[amsat-bb] Re: Oscar 58 Pass

Dave hartzell hartzell at gmail.com
Sat Jan 6 23:19:57 PST 2007


Steve,

Your experience is typical with the current AMSATs in orbit, which are
all in a low-earth orbit, resulting in a high velocity pass, relative
to your ground station.  In addition, the higher the frequency, the
greater the doppler shift.

Most regular satellite operators use PC-based software to control the
doppler shift tuning.  Keplarian elements are published, which can be
used to predict the orbit and pass times, allowing for prediction of
the doppler shift.

I'm guessing most "modern" all-mode VHF/UHF rigs support
computer-control.  If you want to work the sats, you really need a rig
that does full duplex, so you can hear yourself (which is sometimes
the only thing you'll hear on some of the linear transponder sats,
unfortunately!).  A high-gain directional antenna also helps....

73,

Dave
NøTGD

On 1/6/07, Steve Raas <sraas at optonline.net> wrote:
> Hello Everyone . I just received the Oscar-58 beacon on 437.4650 and have a
> question.

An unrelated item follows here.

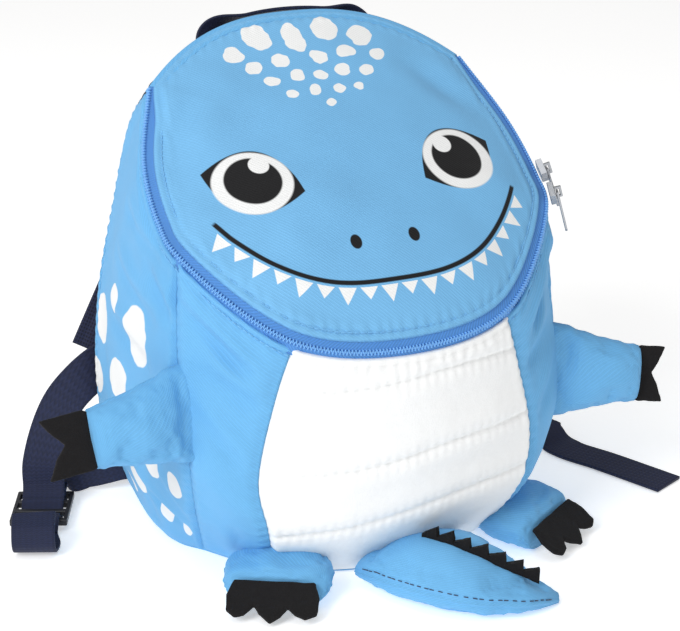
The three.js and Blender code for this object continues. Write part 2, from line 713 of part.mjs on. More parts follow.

I have read abt dopler shift and how It can affect radio signals
> especially with the sats. This being only the 3rd time ive ever even herd a
> sat I was shocked to note that the frequency drift was a few Hz lower on
> every cw note ( the beacon ). It reminded me of an old heathkit HF radio
> that drifted .. but never settled down. Is this about the normal expected
> Doppler Shift in a cw/ssb signal on the amsats? I was constantly turning the
> VFO ever so slightly. Or is this more on par for this particular Sat?